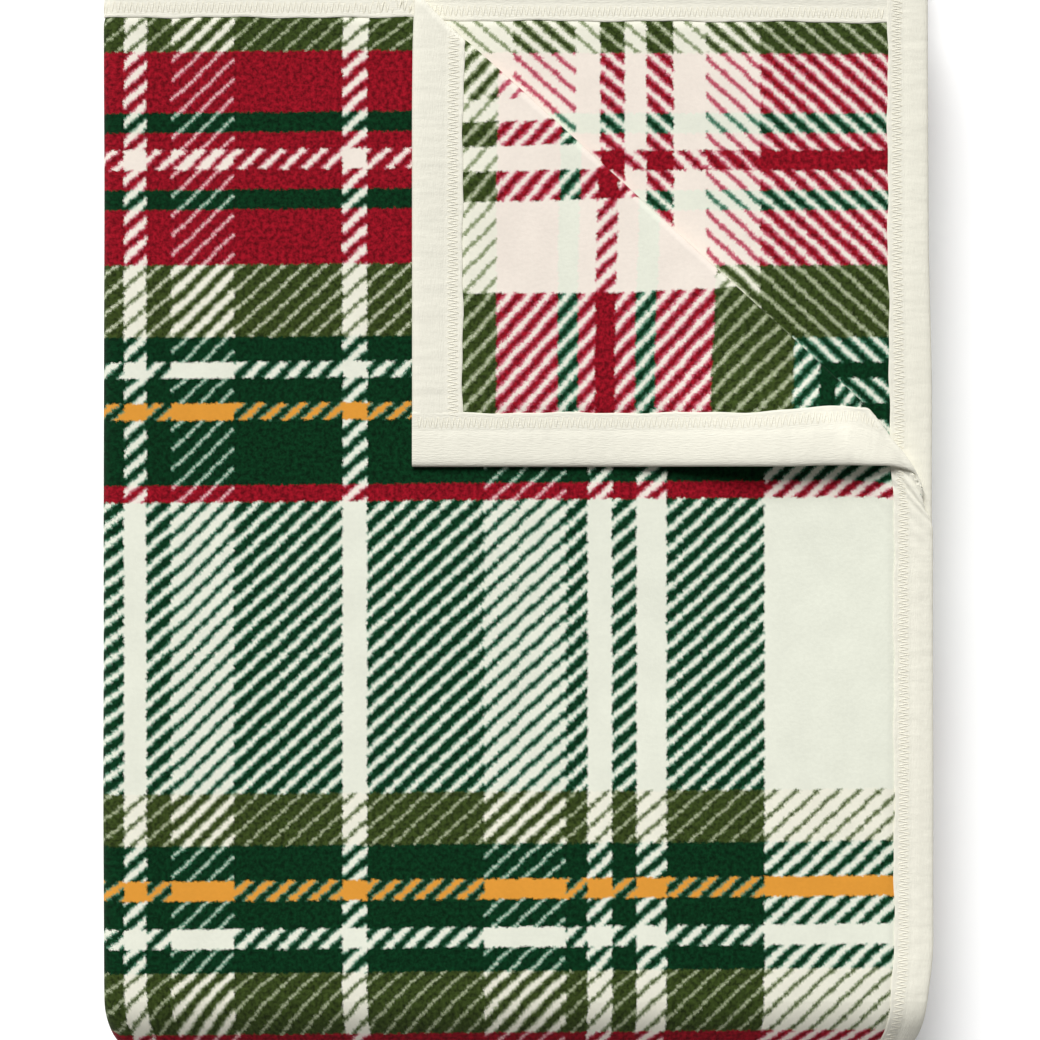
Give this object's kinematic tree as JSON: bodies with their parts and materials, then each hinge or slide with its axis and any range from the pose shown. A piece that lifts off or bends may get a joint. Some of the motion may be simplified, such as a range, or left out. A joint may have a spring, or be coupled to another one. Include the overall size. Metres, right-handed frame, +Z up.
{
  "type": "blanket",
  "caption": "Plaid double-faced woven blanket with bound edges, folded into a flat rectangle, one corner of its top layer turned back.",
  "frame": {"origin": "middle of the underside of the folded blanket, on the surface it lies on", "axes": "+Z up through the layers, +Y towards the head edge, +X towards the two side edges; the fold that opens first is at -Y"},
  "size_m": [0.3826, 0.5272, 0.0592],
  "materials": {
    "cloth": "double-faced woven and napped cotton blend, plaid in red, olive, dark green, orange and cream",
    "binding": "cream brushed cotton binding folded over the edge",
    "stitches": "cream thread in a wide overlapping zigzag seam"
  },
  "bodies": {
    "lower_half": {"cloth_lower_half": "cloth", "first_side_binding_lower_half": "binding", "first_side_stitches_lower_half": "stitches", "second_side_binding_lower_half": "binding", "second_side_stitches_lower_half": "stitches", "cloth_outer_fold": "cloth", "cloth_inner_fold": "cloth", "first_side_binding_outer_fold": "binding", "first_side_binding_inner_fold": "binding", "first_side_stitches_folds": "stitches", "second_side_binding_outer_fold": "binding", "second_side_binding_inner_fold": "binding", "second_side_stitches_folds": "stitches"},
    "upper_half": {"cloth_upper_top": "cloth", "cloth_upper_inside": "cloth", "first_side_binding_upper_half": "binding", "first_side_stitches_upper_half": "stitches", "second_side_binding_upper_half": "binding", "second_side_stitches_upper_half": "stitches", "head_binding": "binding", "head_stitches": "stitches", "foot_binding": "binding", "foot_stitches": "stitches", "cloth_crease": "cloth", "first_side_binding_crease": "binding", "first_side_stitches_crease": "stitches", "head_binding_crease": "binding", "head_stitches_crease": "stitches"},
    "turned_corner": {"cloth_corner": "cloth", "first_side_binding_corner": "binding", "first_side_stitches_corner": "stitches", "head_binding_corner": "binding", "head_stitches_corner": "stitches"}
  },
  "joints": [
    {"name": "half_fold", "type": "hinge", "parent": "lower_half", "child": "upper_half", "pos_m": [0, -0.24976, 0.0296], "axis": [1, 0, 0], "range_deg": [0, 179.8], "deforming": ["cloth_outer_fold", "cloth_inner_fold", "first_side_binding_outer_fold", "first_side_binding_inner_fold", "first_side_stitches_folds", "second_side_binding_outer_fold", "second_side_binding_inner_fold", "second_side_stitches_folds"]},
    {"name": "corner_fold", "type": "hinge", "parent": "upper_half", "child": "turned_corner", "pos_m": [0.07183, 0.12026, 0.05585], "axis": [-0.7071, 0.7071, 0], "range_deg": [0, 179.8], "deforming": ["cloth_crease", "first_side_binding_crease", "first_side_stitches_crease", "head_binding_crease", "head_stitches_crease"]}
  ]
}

AIM: Each line of the listing should be echoed back exactly.

TASK SOLUTION:
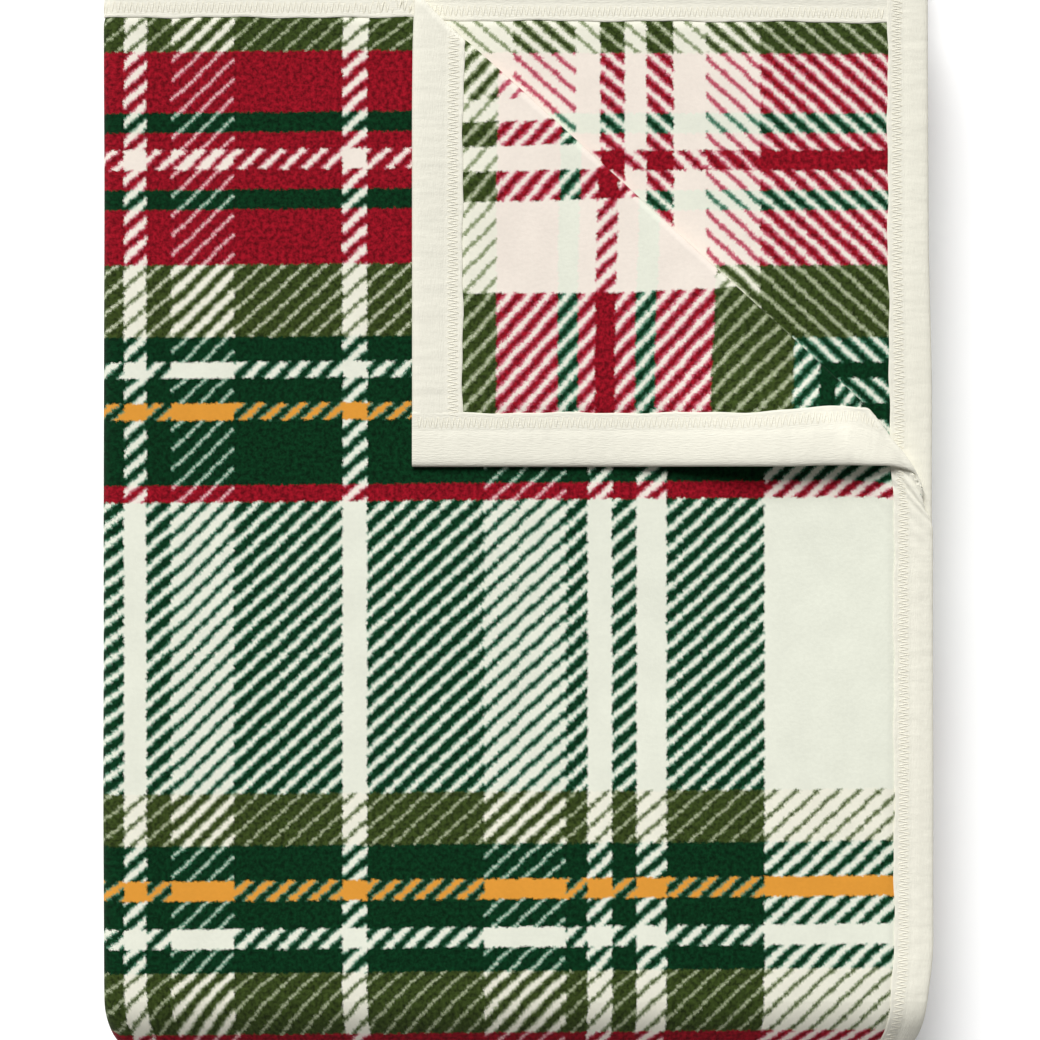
Give this object's kinematic tree as JSON: bodies with their parts and materials, then each hinge or slide with its axis and any range from the pose shown. A piece that lifts off or bends may get a joint. Some of the motion may be simplified, such as a range, or left out. A joint may have a spring, or be coupled to another one. Include the overall size. Metres, right-handed frame, +Z up.
{
  "type": "blanket",
  "caption": "Plaid double-faced woven blanket with bound edges, folded into a flat rectangle, one corner of its top layer turned back.",
  "frame": {"origin": "middle of the underside of the folded blanket, on the surface it lies on", "axes": "+Z up through the layers, +Y towards the head edge, +X towards the two side edges; the fold that opens first is at -Y"},
  "size_m": [0.3826, 0.5272, 0.0592],
  "materials": {
    "cloth": "double-faced woven and napped cotton blend, plaid in red, olive, dark green, orange and cream",
    "binding": "cream brushed cotton binding folded over the edge",
    "stitches": "cream thread in a wide overlapping zigzag seam"
  },
  "bodies": {
    "lower_half": {"cloth_lower_half": "cloth", "first_side_binding_lower_half": "binding", "first_side_stitches_lower_half": "stitches", "second_side_binding_lower_half": "binding", "second_side_stitches_lower_half": "stitches", "cloth_outer_fold": "cloth", "cloth_inner_fold": "cloth", "first_side_binding_outer_fold": "binding", "first_side_binding_inner_fold": "binding", "first_side_stitches_folds": "stitches", "second_side_binding_outer_fold": "binding", "second_side_binding_inner_fold": "binding", "second_side_stitches_folds": "stitches"},
    "upper_half": {"cloth_upper_top": "cloth", "cloth_upper_inside": "cloth", "first_side_binding_upper_half": "binding", "first_side_stitches_upper_half": "stitches", "second_side_binding_upper_half": "binding", "second_side_stitches_upper_half": "stitches", "head_binding": "binding", "head_stitches": "stitches", "foot_binding": "binding", "foot_stitches": "stitches", "cloth_crease": "cloth", "first_side_binding_crease": "binding", "first_side_stitches_crease": "stitches", "head_binding_crease": "binding", "head_stitches_crease": "stitches"},
    "turned_corner": {"cloth_corner": "cloth", "first_side_binding_corner": "binding", "first_side_stitches_corner": "stitches", "head_binding_corner": "binding", "head_stitches_corner": "stitches"}
  },
  "joints": [
    {"name": "half_fold", "type": "hinge", "parent": "lower_half", "child": "upper_half", "pos_m": [0, -0.24976, 0.0296], "axis": [1, 0, 0], "range_deg": [0, 179.8], "deforming": ["cloth_outer_fold", "cloth_inner_fold", "first_side_binding_outer_fold", "first_side_binding_inner_fold", "first_side_stitches_folds", "second_side_binding_outer_fold", "second_side_binding_inner_fold", "second_side_stitches_folds"]},
    {"name": "corner_fold", "type": "hinge", "parent": "upper_half", "child": "turned_corner", "pos_m": [0.07183, 0.12026, 0.05585], "axis": [-0.7071, 0.7071, 0], "range_deg": [0, 179.8], "deforming": ["cloth_crease", "first_side_binding_crease", "first_side_stitches_crease", "head_binding_crease", "head_stitches_crease"]}
  ]
}